──────── Data extract

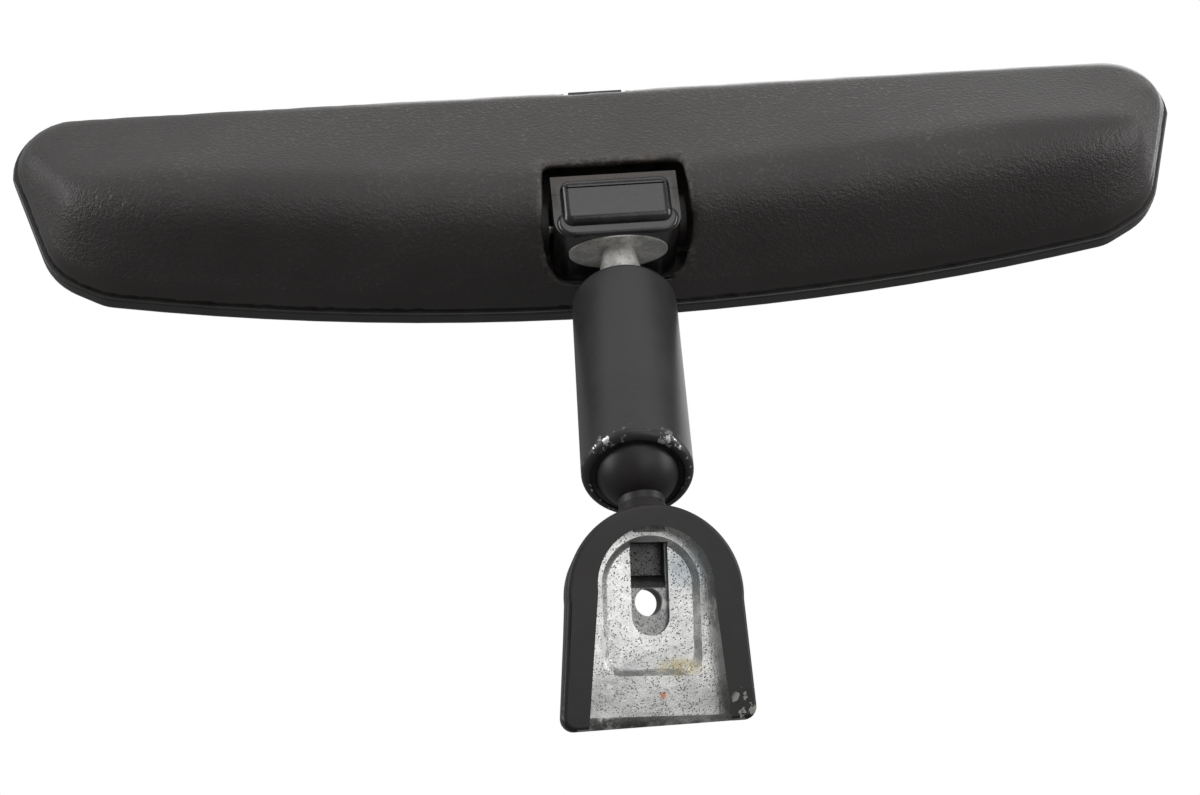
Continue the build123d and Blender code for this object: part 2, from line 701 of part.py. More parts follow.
def make_carrier():
    middle = (CARRIER_TOP_W + CARRIER_BOTTOM_W) / 2
    plate = Pos(0, middle) * Rectangle(2 * CARRIER_HALF, CARRIER_TOP_W - CARRIER_BOTTOM_W)
    plate = fillet(plate.vertices(), 6.0)
    window_middle = (WINDOW_TOP_W + WINDOW_BOTTOM_W) / 2
    window = Pos(0, window_middle) * Rectangle(2 * WINDOW_HALF, WINDOW_TOP_W - WINDOW_BOTTOM_W)
    body = Pos(0, 0, CARRIER_DEPTH) * extrude(plate - window, CARRIER_THICKNESS)
    for side in (-1, 1):
        x = side * (EAR_INNER + EAR_THICKNESS / 2)
        height = EAR_TOP_DEPTH - CARRIER_DEPTH
        ear = Pos(x, PIN_W, CARRIER_DEPTH + height / 2) * Box(EAR_THICKNESS, EAR_WIDTH, height)
        body = body + fillet(ear.edges().filter_by(Axis.X).group_by(Axis.Z)[-1], 3.5)
        lug_x = side * (LEVER_PIN_HALF - 1.1)
        lug_w = (LEVER_W + CARRIER_BOTTOM_W) / 2
        lug = Box(1.6, CARRIER_BOTTOM_W - LEVER_W + 3.2, LUG_HEIGHT)
        body = body + Pos(lug_x, lug_w, CARRIER_DEPTH + LUG_HEIGHT / 2) * lug
    on_plane = (Align.CENTER, Align.CENTER, Align.MIN)
    sink = Cone(SCREW_HEAD / 2 + 0.05, SCREW_DIAMETER / 2 + 0.05, CARRIER_THICKNESS, align=on_plane)
    for x, w in screw_places():
        body = body - Pos(x, w, CARRIER_DEPTH) * sink
    pin = tube_along((-40, PIN_W, PIN_DEPTH), (1, 0, 0), PIN_DIAMETER / 2 + PIN_GAP, 80)
    lever_pin = tube_along((-40, LEVER_W, LEVER_DEPTH), (1, 0, 0), LEVER_PIN_DIAMETER / 2 + 0.02, 80)
    return HEAD * (body - pin - lever_pin)


def make_screw(x, w):
    on_plane = (Align.CENTER, Align.CENTER, Align.MIN)
    head = Cone(SCREW_HEAD / 2, SCREW_DIAMETER / 2, CARRIER_THICKNESS - 0.05, align=on_plane)
    head = Pos(x, w, CARRIER_DEPTH + 0.05) * head
    shank = Pos(x, w, CARRIER_DEPTH + 0.5) * post(SCREW_DIAMETER / 2, SCREW_LENGTH - 1.2)
    slot = Pos(x, w, CARRIER_DEPTH) * Box(0.8, 3.2, 1.0) + Pos(x, w, CARRIER_DEPTH) * Box(3.2, 0.8, 1.0)
    return HEAD * (head + shank - slot)


# ================================================================ toggle lever
def make_lever():
    hub = tube_along((-LEVER_HALF, LEVER_W, LEVER_DEPTH), (1, 0, 0), LEVER_HUB / 2, 2 * LEVER_HALF)
    lean = Rot(LEVER_ARM_TILT, 0, 0) * (Pos(0, LEVER_ARM / 2, 0) * Box(7.0, LEVER_ARM, 1.4))
    arm = Pos(0, LEVER_W, LEVER_DEPTH) * lean
    low_w = TAB_TOP_W - TAB_THICKNESS
    bend = LEVER_DEPTH - TAB_SETBACK
    profile = make_face(
        Polyline(
            (LEVER_W - 0.6, LEVER_DEPTH + 1.0),
            (LEVER_W - 2.8, LEVER_DEPTH - 0.4),
            (TAB_TOP_W + 0.35, bend),
            (low_w, bend),
            (low_w, TAB_FRONT),
            (TAB_TOP_W, TAB_FRONT),
            (TAB_TOP_W, bend - TAB_THICKNESS),
            (LEVER_W - 2.6, LEVER_DEPTH - 1.6),
            (LEVER_W - 0.6, LEVER_DEPTH - 1.2),
            close=True,
        )
    )
    tab = extrude(Plane.YZ * profile, LEVER_HALF, both=True)
    tab = fillet(tab.edges().filter_by(Axis.Y).group_by(Axis.Z)[0], 3.0)
    hole = tube_along((-40, LEVER_W, LEVER_DEPTH), (1, 0, 0), LEVER_PIN_DIAMETER / 2 + 0.05, 80)
    return HEAD * (hub + arm + tab - hole)


def make_lever_pin():
    start = (-LEVER_PIN_HALF, LEVER_W, LEVER_DEPTH)
    return HEAD * tube_along(start, (1, 0, 0), LEVER_PIN_DIAMETER / 2, 2 * LEVER_PIN_HALF)


def make_detent_spring():
    """Leaf spring riveted under the carrier plate, its free end resting behind the lever arm."""
    low = CARRIER_DEPTH + CARRIER_THICKNESS + 0.05
    rise_height = 3.6
    foot = Pos(0, CARRIER_BOTTOM_W + 3.0, low + SPRING_STRIP / 2) * Box(2 * SPRING_HALF, 6.0, SPRING_STRIP)
    rise = Box(2 * SPRING_HALF, SPRING_STRIP, rise_height)
    rise = Pos(0, CARRIER_BOTTOM_W + 0.2, low + rise_height / 2) * rise
    tongue_depth = low + rise_height - SPRING_STRIP / 2
    tongue = Pos(0, CARRIER_BOTTOM_W - 0.7, tongue_depth) * Box(2 * SPRING_HALF, 2.2, SPRING_STRIP)
    return HEAD * (foot + rise + tongue)


if __name__ == "__main__":
    save("mount_foot", make_foot())
    save("arm_tube", make_tube())
    save("lower_seat_ring", ARM * seat_ring())
    save("upper_seat_ring", at_head_end(seat_ring()))
    save("lower_ball_cup", ARM * ball_cup())
    save("upper_ball_cup", at_head_end(ball_cup()))
    save("lower_spring_washer", ARM * spring_washer())
    save("upper_spring_washer", at_head_end(spring_washer()))
    save("arm_spring", make_spring())
    save("ball_stud", make_stud())
    save("stud_retainer", make_retainer())
    save("pivot_block", make_block())
    save("pivot_pin", make_pin())
    save("stop_pad", make_stop_pad())
    save("rear_shell", make_shell())
    save("front_bezel", make_bezel())
    save("mirror_glass", make_glass())
    save("glass_backing", make_backing())
    save("carrier_plate", make_carrier())
    names = ("left_low", "left_high", "right_low", "right_high")
    for (x, w), name in zip(screw_places(), names):
        save("carrier_screw_" + name, make_screw(x, w))
    save("toggle_lever", make_lever())
    save("lever_pin", make_lever_pin())
    save("detent_spring", make_detent_spring())
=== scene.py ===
import bpy
import bmesh
import math
from mathutils import Matrix, Vector


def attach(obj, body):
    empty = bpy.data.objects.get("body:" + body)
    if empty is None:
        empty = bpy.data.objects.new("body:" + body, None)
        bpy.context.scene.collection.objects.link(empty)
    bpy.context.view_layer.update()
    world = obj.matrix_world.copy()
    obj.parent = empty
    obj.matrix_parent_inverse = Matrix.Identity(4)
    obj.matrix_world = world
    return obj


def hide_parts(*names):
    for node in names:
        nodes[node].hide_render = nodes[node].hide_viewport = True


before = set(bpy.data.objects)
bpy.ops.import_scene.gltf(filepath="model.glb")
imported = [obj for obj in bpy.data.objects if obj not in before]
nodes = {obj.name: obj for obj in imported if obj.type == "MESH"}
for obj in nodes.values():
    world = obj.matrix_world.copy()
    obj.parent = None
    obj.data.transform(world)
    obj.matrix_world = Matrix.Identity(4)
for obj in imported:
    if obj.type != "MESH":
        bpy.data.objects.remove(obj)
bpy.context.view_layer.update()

# ---------------------------------------------------------------- rear shell
# Back of the case: one injection moulding in charcoal plastic with a fine moulded grain, smooth
# along its rims. The carrier's screws hold it; the opening's edge is dusty from handling.


class Sh:
    """One shader value. Arithmetic on it adds Math nodes to its tree."""

    def __init__(self, tree, socket):
        self.tree, self.socket = tree, socket

    def plug(self, value, target):
        if isinstance(value, Sh):
            self.tree.links.new(value.socket, target)
        else:
            target.default_value = value

    def node(self, kind, out=0, ins=None, **props):
        made = self.tree.nodes.new(kind)
        for key, value in props.items():
            setattr(made, key, value)
        for key, value in (ins or {}).items():
            self.plug(value, made.inputs[key])
        return Sh(self.tree, made.outputs[out])

    def math(self, operation, *values):
        made = self.tree.nodes.new("ShaderNodeMath")
        made.operation = operation
        for value, target in zip((self,) + values, made.inputs):
            self.plug(value, target)
        return Sh(self.tree, made.outputs[0])

    def __add__(self, other): return self.math("ADD", other)
    def __radd__(self, other): return self.math("ADD", other)
    def __sub__(self, other): return self.math("SUBTRACT", other)
    def __rsub__(self, other): return (self * -1.0).math("ADD", other)
    def __mul__(self, other): return self.math("MULTIPLY", other)
    def __rmul__(self, other): return self.math("MULTIPLY", other)
    def __abs__(self): return self.math("ABSOLUTE")
    def most(self, other): return self.math("MAXIMUM", other)

    def ramp(self, low, high):
        """0 at low, 1 at high, smooth between. low may be the larger."""
        ins = {"Value": self, "From Min": low, "From Max": high}
        return self.node("ShaderNodeMapRange", ins=ins, interpolation_type="SMOOTHSTEP")

    def noise(self, scale, detail=3.0, rough=0.55):
        """Noise over a position, scale in cycles per metre, about 0.3 to 0.7."""
        ins = {"Vector": self, "Scale": scale, "Detail": detail, "Roughness": rough, "Distortion": 0.0}
        return self.node("ShaderNodeTexNoise", ins=ins)

    def cells(self, scale):
        """Distance to the nearest of scattered points, in cells."""
        return self.node("ShaderNodeTexVoronoi", ins={"Vector": self, "Scale": scale}, feature="F1")

    def stretched(self, factors):
        return self.node("ShaderNodeVectorMath", ins={0: self, 1: factors}, operation="MULTIPLY")

    def along(self, origin, axis):
        """Distance of a position from origin along an axis."""
        moved = self.node("ShaderNodeVectorMath", ins={0: self, 1: origin}, operation="SUBTRACT")
        return moved.node("ShaderNodeVectorMath", out=1, ins={0: moved, 1: axis}, operation="DOT_PRODUCT")

    def away(self, origin):
        """Distance of a position from a point."""
        return self.node("ShaderNodeVectorMath", out=1, ins={0: self, 1: origin}, operation="DISTANCE")

    def mix(self, a, b):
        """Colour a where this is 0, b where it is 1."""
        made = self.tree.nodes.new("ShaderNodeMix")
        made.data_type = "RGBA"
        self.plug(self, made.inputs[0])
        self.plug(a, made.inputs[6])
        self.plug(b, made.inputs[7])
        return Sh(self.tree, made.outputs[2])

    def bump(self, distance, strength):
        return self.node("ShaderNodeBump", ins={"Height": self, "Distance": distance, "Strength": strength})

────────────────

Copy the lines from the start of the data verbatim, stopping after the line containing "return HEAD * (head + shank - slot)".

Result of the exercise
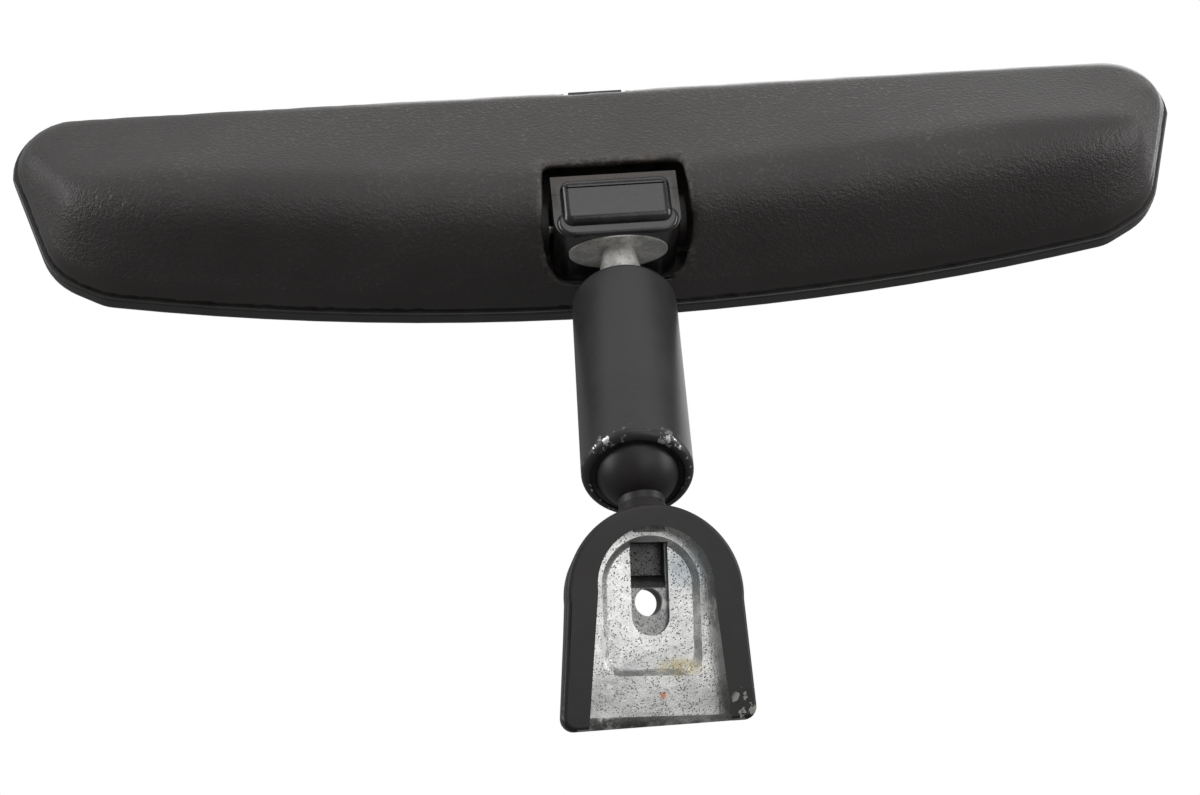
Continue the build123d and Blender code for this object: part 2, from line 701 of part.py. More parts follow.
def make_carrier():
    middle = (CARRIER_TOP_W + CARRIER_BOTTOM_W) / 2
    plate = Pos(0, middle) * Rectangle(2 * CARRIER_HALF, CARRIER_TOP_W - CARRIER_BOTTOM_W)
    plate = fillet(plate.vertices(), 6.0)
    window_middle = (WINDOW_TOP_W + WINDOW_BOTTOM_W) / 2
    window = Pos(0, window_middle) * Rectangle(2 * WINDOW_HALF, WINDOW_TOP_W - WINDOW_BOTTOM_W)
    body = Pos(0, 0, CARRIER_DEPTH) * extrude(plate - window, CARRIER_THICKNESS)
    for side in (-1, 1):
        x = side * (EAR_INNER + EAR_THICKNESS / 2)
        height = EAR_TOP_DEPTH - CARRIER_DEPTH
        ear = Pos(x, PIN_W, CARRIER_DEPTH + height / 2) * Box(EAR_THICKNESS, EAR_WIDTH, height)
        body = body + fillet(ear.edges().filter_by(Axis.X).group_by(Axis.Z)[-1], 3.5)
        lug_x = side * (LEVER_PIN_HALF - 1.1)
        lug_w = (LEVER_W + CARRIER_BOTTOM_W) / 2
        lug = Box(1.6, CARRIER_BOTTOM_W - LEVER_W + 3.2, LUG_HEIGHT)
        body = body + Pos(lug_x, lug_w, CARRIER_DEPTH + LUG_HEIGHT / 2) * lug
    on_plane = (Align.CENTER, Align.CENTER, Align.MIN)
    sink = Cone(SCREW_HEAD / 2 + 0.05, SCREW_DIAMETER / 2 + 0.05, CARRIER_THICKNESS, align=on_plane)
    for x, w in screw_places():
        body = body - Pos(x, w, CARRIER_DEPTH) * sink
    pin = tube_along((-40, PIN_W, PIN_DEPTH), (1, 0, 0), PIN_DIAMETER / 2 + PIN_GAP, 80)
    lever_pin = tube_along((-40, LEVER_W, LEVER_DEPTH), (1, 0, 0), LEVER_PIN_DIAMETER / 2 + 0.02, 80)
    return HEAD * (body - pin - lever_pin)


def make_screw(x, w):
    on_plane = (Align.CENTER, Align.CENTER, Align.MIN)
    head = Cone(SCREW_HEAD / 2, SCREW_DIAMETER / 2, CARRIER_THICKNESS - 0.05, align=on_plane)
    head = Pos(x, w, CARRIER_DEPTH + 0.05) * head
    shank = Pos(x, w, CARRIER_DEPTH + 0.5) * post(SCREW_DIAMETER / 2, SCREW_LENGTH - 1.2)
    slot = Pos(x, w, CARRIER_DEPTH) * Box(0.8, 3.2, 1.0) + Pos(x, w, CARRIER_DEPTH) * Box(3.2, 0.8, 1.0)
    return HEAD * (head + shank - slot)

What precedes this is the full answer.